West Europe Extreme Wetness

Russia Rapid Spring Planting a Good Omen for Grain Production

The Agriculture Ministry last week reported that 11.1 million hectares of spring grains were planted, completed on 22% of the anticipated spring grain area. This was faster than last season’s 7.9 million hectares for the same date in May. The spring weather in Russia has been exceptionally warm and 8-10 degrees F above average of the past 4 weeks. Maximum temperatures have been in the 70s F most days in European Russia. Not only has the warmth hastened field drying, but also soil temperatures have warmed up, encouraging fast germination of seeds. In a northern climate, early seeding Is always beneficial, extending the length of the growing season. The extra heat units accrued from early seeding encourages early harvesting in the fall as grains mature ahead of schedule.
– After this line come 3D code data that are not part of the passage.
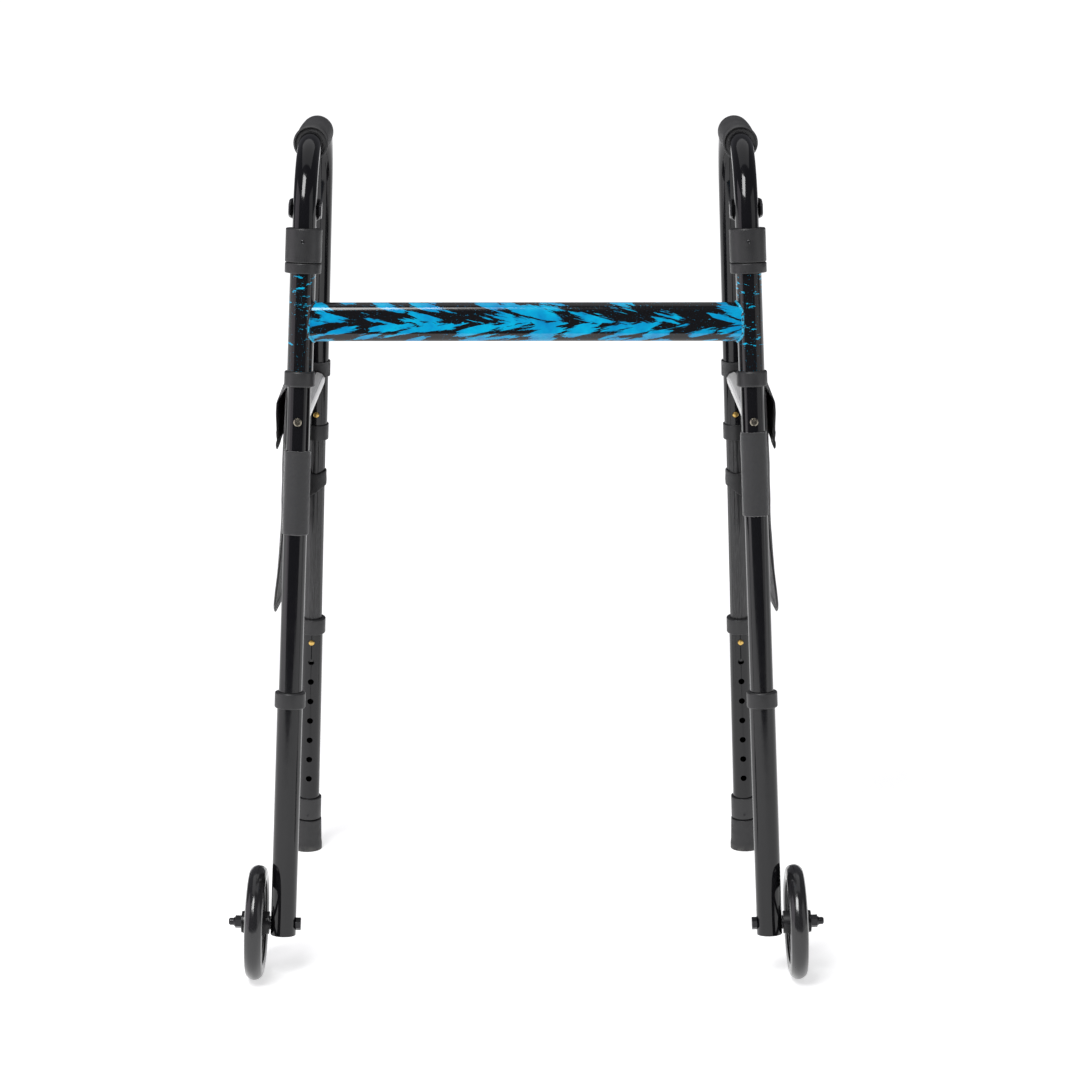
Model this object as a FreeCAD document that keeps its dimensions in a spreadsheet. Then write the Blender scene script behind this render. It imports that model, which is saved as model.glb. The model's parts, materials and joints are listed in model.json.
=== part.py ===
import FreeCAD, Part
import math
import os
import re
import Sketcher
from FreeCAD import Placement, Rotation, Vector

# Folding walking frame. Millimetres, +Z up, the user stands at +Y and looks along -Y.
# The origin is on the floor, in the middle of the frame's box. left is the user's left, at +X.
# Heights are measured from the floor along the leg that carries the piece.

SIZES = (
    # frame geometry
    ("grip_axis_height", 908.0, "hand-grip tube axis above the floor"),
    ("foot_half_spread", 271.3, "leg axis to the middle plane, at the floor"),
    ("splay", 2.31, "each side frame leans inward by this many degrees"),
    ("leg_lean", 4.96, "front and rear legs lean apart by this many degrees each"),
    ("leg_base", 458.8, "front to rear leg axis, at the floor"),
    ("bend_radius", 75.0, "side tube bends, on the tube axis"),
    # tubes
    ("tube_od", 25.4, "side tube outside"),
    ("tube_wall", 1.2, "wall of every leg tube"),
    ("insert_play", 0.4, "radial gap of the rear middle tube in the side tube"),
    ("slide_gap", 0.08, "radial gap of tubes and rings that slide or turn on a tube"),
    ("seat_gap", 0.05, "radial gap of a piece fixed on a tube"),
    ("lip", 4.0, "length of a collar's narrow lip"),
    # front frame
    ("bar_rise", 65.5, "cross bar axis above the sleeve's lower end"),
    ("bar_tall", 42.0, "cross bar section, upright"),
    ("bar_deep", 21.0, "cross bar section, front to back"),
    ("bar_wall", 1.5, "cross bar wall"),
    ("sleeve_low", 660.0, "hinge sleeve, lower end"),
    ("sleeve_tall", 123.0, "hinge sleeve"),
    ("sleeve_collar_wall", 2.72, "collar under the sleeve"),
    ("sleeve_collar_tall", 17.0, "collar under the sleeve"),
    ("lock_wall", 5.67, "lock ring and lock housing, round the sleeve"),
    ("ring_below", 5.0, "lock ring down over the sleeve's end"),
    ("ring_above", 6.0, "lock ring above the sleeve's end"),
    ("lock_face_gap", 0.4, "lock ring to lock housing"),
    ("housing_tall", 37.0, "lock housing above the lock ring"),
    # lock and release paddle
    ("pin_radius", 2.0, "lock pin"),
    ("pin_inset", 2.12, "lock pin axis outside the sleeve's wall"),
    ("pin_bite", 2.6, "lock pin depth in the lock ring"),
    ("pin_play", 0.1, "radial gap round the lock pin"),
    ("track_depth", 3.0, "lock ring's track for the pin"),
    ("fold_left", 84.0, "left side frame's fold, degrees"),
    ("fold_right", 62.0, "right side frame's fold, degrees"),
    ("pivot_stand", 4.4, "paddle pivot axis behind the housing"),
    ("pivot_drop", 4.0, "paddle pivot axis below the housing's upper face"),
    ("pivot_radius", 1.5, "paddle pivot pin"),
    ("lug_gap", 12.4, "space between the housing's lugs"),
    ("lug_thick", 3.2, "each lug"),
    ("toe_rise", 9.0, "top of the paddle's toe above its pivot"),
    ("toe_gap", 1.0, "paddle's toe to the lock pin's head"),
    ("ear_gap", 0.8, "each ear to the upright's side"),
    ("ear_thick", 4.2, "each ear"),
    ("ear_rise", 12.0, "ears' lower end above the paddle pivot"),
    ("ear_tall", 26.0, "ears"),
    ("ear_front", 1.0, "ears' front edge behind the upright's axis"),
    # hand grip
    ("grip_length", 125.0, "hand grip"),
    ("grip_setback", 5.0, "hand grip's front end behind the front bend"),
    ("grip_wall", 6.05, "hand grip, middle"),
    ("grip_waist_wall", 5.35, "hand grip, near its ends"),
    ("grip_flange_wall", 6.45, "hand grip's front ring"),
    ("grip_flange", 4.0, "hand grip's front ring, thickness"),
    ("grip_recess", 3.0, "recess in the hand grip's front face"),
    # side brace
    ("brace_od", 20.0, "side brace outside"),
    ("brace_wall", 1.2, "side brace wall"),
    ("brace_front", 619.0, "side brace axis at the front leg"),
    ("brace_rear", 603.0, "side brace axis at the rear leg"),
    ("bolt_head_od", 9.0, "brace bolt head"),
    ("bolt_head", 2.2, "brace bolt head, thickness"),
    ("bolt_radius", 2.5, "brace bolt shank"),
    ("bolt_length", 46.0, "brace bolt under its head"),
    ("bolt_stand", 0.75, "brace bolt head off the tube, for the tube's slant"),
    # snap buttons and holes
    ("hole_pitch", 25.4, "pitch of the height holes"),
    ("hole_radius", 3.7, "height holes"),
    ("button_radius", 3.4, "snap button"),
    ("button_proud", 2.2, "snap button beyond the tube that it locks"),
    ("button_flange_radius", 4.3, "snap button's inner flange"),
    ("spring_width", 7.0, "leaf spring"),
    ("spring_thick", 0.8, "leaf spring"),
    # rear leg
    ("upper_end", 532.0, "side tube's rear end"),
    ("rear_upper_button_rise", 28.0, "rear upper snap button above the side tube's end"),
    ("rear_upper_collar_wall", 1.65, "collar at the side tube's rear end"),
    ("rear_upper_collar_tall", 19.0, "its length"),
    ("insert_above", 25.0, "rear middle tube above the upper snap button"),
    ("insert_below", 24.8, "rear middle tube below the lower snap button"),
    ("flute_radius", 1.1, "grooves along the rear middle tube"),
    ("lower_top", 298.8, "rear lower tube, upper end"),
    ("rear_lower_button_drop", 25.0, "rear lower snap button below that end"),
    ("lower_bottom", 6.0, "rear lower tube, lower end"),
    ("rear_lower_collar_wall", 2.95, "collar on the rear lower tube"),
    ("rear_lower_collar_tall", 19.0, "its length"),
    ("foot_ring_wall", 2.55, "foot ring"),
    ("foot_ring_gap", 0.4, "foot ring above the rubber tip"),
    ("foot_ring_tall", 27.2, "foot ring, length"),
    ("tip_wall", 3.05, "rubber tip, top"),
    ("tip_flare", 1.5, "rubber tip's flare, radial"),
    ("tip_tall", 42.4, "rubber tip, length"),
    # front leg
    ("main_end", 232.0, "side tube's front end"),
    ("front_button_rise", 25.0, "front snap button above that end"),
    ("extension_above", 61.0, "front extension above the snap button"),
    ("extension_below", 12.3, "front extension below the axle"),
    ("front_collar_wall", 2.87, "collar on the front extension"),
    ("front_collar_tall", 18.0, "its length"),
    # wheel
    ("wheel_od", 127.0, "tyre outside"),
    ("tyre_width", 20.0, "round tyre section"),
    ("wheel_stand", 1.32, "hub's inner face to the leg's side"),
    ("hub_length", 28.6, "wheel hub"),
    ("hub_od", 25.0, "wheel hub"),
    ("rim_width", 13.0, "wheel rim"),
    ("rim_wall", 8.5, "wheel rim, radial"),
    ("tyre_seat", 4.0, "tyre section inside the rim's edge"),
    ("spoke_thick", 4.0, "spokes, along the axle"),
    ("spoke_wide", 7.0, "spokes, across"),
    ("bush_wall", 1.8, "wheel bush"),
    ("axle_radius", 4.0, "axle bolt"),
    ("axle_head_od", 14.4, "axle bolt head and nut, across corners"),
    ("axle_head", 5.3, "axle bolt head"),
    ("axle_past_nut", 6.0, "axle bolt beyond its nut"),
    ("washer_gap", 0.3, "hub to outer washer"),
    ("washer_od", 24.0, "outer washer"),
    ("washer_thick", 1.8, "outer washer"),
    ("nut_thick", 7.0, "axle nut"),
    # pouch
    ("pouch_stand", 0.7, "pouch's inner face outside the side tube"),
    ("pouch_thick", 11.0, "pouch, empty"),
    ("pouch_wall", 1.2, "pouch cloth as modelled here"),
    ("pouch_top", 648.0, "pouch's top edge"),
    ("pouch_bottom", 400.0, "pouch's bottom edge"),
    ("pouch_clear", 3.05, "pouch's ends to the straps round the legs"),
    ("flap_tall", 58.0, "flap at the top of the pouch"),
    ("flap_thick", 1.6, "flap"),
    ("strap_thick", 1.7, "straps"),
    ("wrap_tall", 92.0, "wide strap on the front leg"),
    ("wrap_low_left", 515.0, "wide strap's lower edge, left"),
    ("wrap_low_right", 495.0, "wide strap's lower edge, right"),
    ("upper_strap_low", 600.0, "rear upper strap's lower edge"),
    ("upper_strap_tall", 23.0, "rear upper strap"),
    ("lower_strap_low", 470.0, "rear lower strap's lower edge"),
    ("lower_strap_tall", 19.0, "rear lower strap"),
)

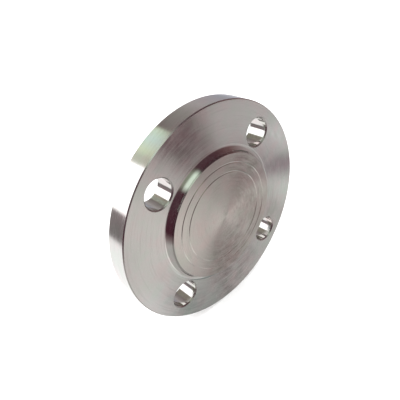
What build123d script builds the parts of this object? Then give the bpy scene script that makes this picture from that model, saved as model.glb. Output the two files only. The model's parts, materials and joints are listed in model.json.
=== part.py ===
"""Raised-face blind flange, turned from one blank of stainless steel.

The flange stands upright. Its axis is Y, its gasket face looks along -Y, and the origin is
the centre of the gasket face. The bolt holes straddle the vertical and horizontal centrelines.
"""

from build123d import *
from math import sqrt
import os

os.makedirs("parts", exist_ok=True)

# Overall sizes, in millimetres
OUTSIDE_DIAMETER = 127.0
TOTAL_THICKNESS = 15.9
RAISED_FACE_DIAMETER = 73.0
RAISED_FACE_HEIGHT = 3.5

# Bolt holes, drilled straight through the ring
BOLT_CIRCLE_DIAMETER = 98.4
BOLT_HOLE_DIAMETER = 15.9
BOLT_HOLE_COUNT = 4
FIRST_BOLT_HOLE_ANGLE = 45.0

# Edge treatment
RIM_CHAMFER = 0.5
BOLT_HOLE_CHAMFER = 0.7
RAISED_FACE_CHAMFER = 0.2

# The raised face's side is one concave curve, tangent to the ring face
SIDE_CURVE_RADIUS = 3.8

# Two V grooves turned into the gasket face
GROOVE_DIAMETERS = (62.6, 52.6)
GROOVE_WIDTH = 0.7
GROOVE_DEPTH = 0.14

# Derived sizes and planes. The gasket plane's normal is -Y, so depths into the metal are negative.
RING_THICKNESS = TOTAL_THICKNESS - RAISED_FACE_HEIGHT
RAISED_FACE_RADIUS = RAISED_FACE_DIAMETER / 2
CURVE_RISE = SIDE_CURVE_RADIUS - RAISED_FACE_HEIGHT + RAISED_FACE_CHAMFER
CURVE_FOOT_RADIUS = RAISED_FACE_RADIUS + sqrt(SIDE_CURVE_RADIUS**2 - CURVE_RISE**2)
GASKET_PLANE = Plane.XZ
RING_FACE_PLANE = GASKET_PLANE.offset(-RAISED_FACE_HEIGHT)
BACK_PLANE = GASKET_PLANE.offset(-TOTAL_THICKNESS)


def circles_of(part, diameter):
    """The circular edges of the part that have this diameter."""
    circles = part.edges().filter_by(GeomType.CIRCLE)
    return circles.filter_by(lambda edge: abs(2 * edge.radius - diameter) < 1e-6)


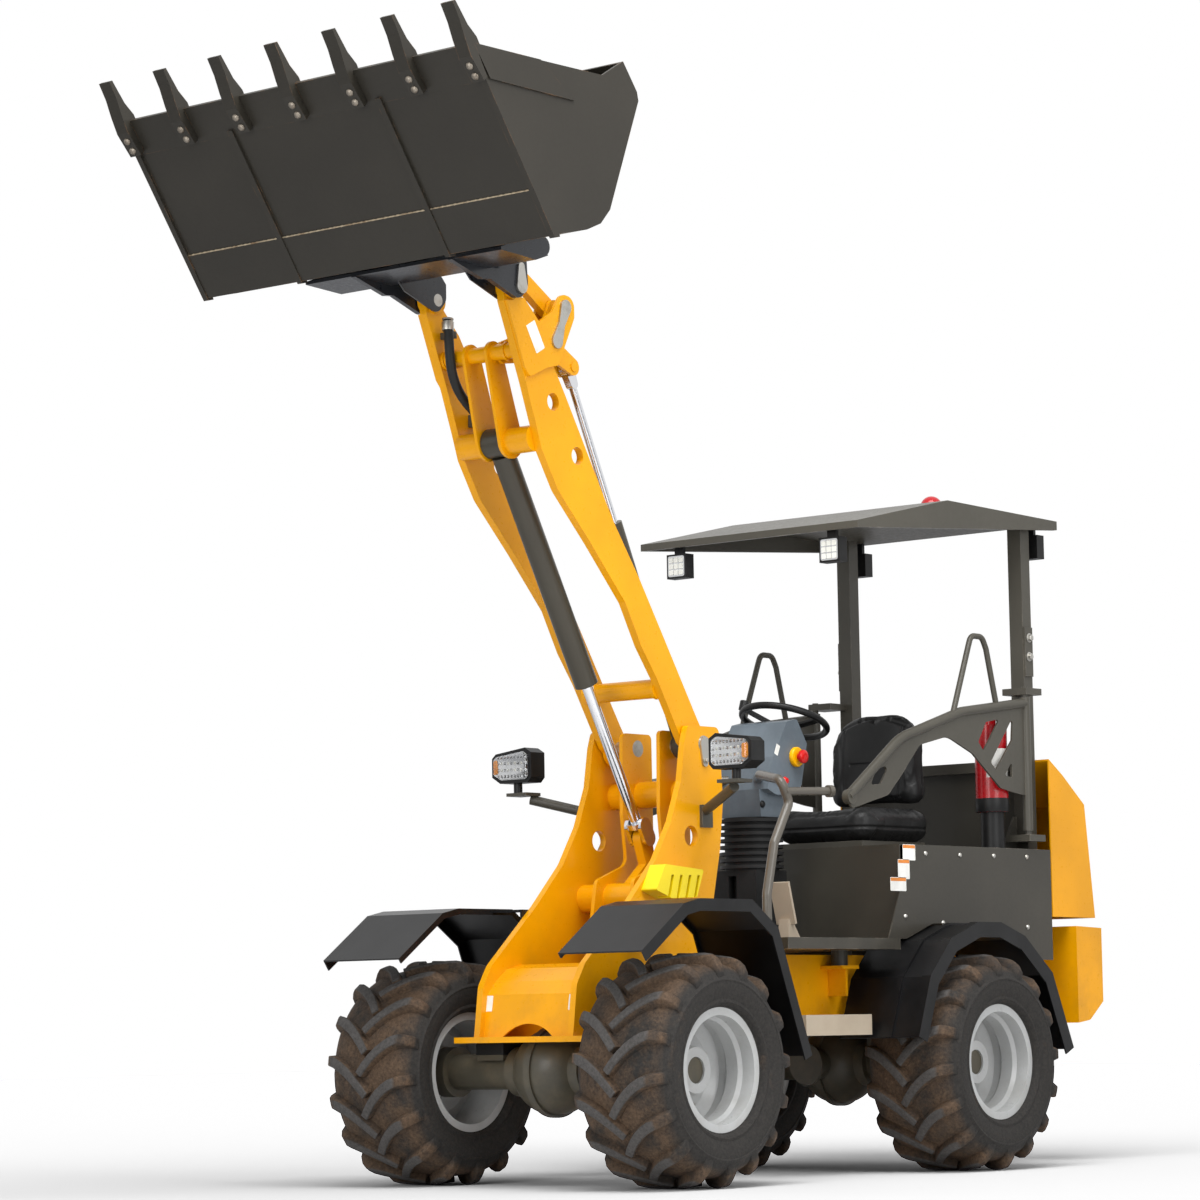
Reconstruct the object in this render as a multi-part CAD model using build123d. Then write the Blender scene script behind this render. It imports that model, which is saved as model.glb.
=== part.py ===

This prevents yield and quality reductions from dampness or a premature freeze. Based on the current fast planting conditions, spring grain potential would seem very promising. It is worth remembering that deep layer soil moisture was replenished by above-normal winter snowfall in European Russia. On the negative side, very poor winter wheat output is anticipated in the Russia Southern District where drought and winter kill have occurred in Krasnodar and Stavropol. We also are worried about drought in spring grain areas of eastern Volga District, the Urals and Siberia where conditions have been extremely dry for several months.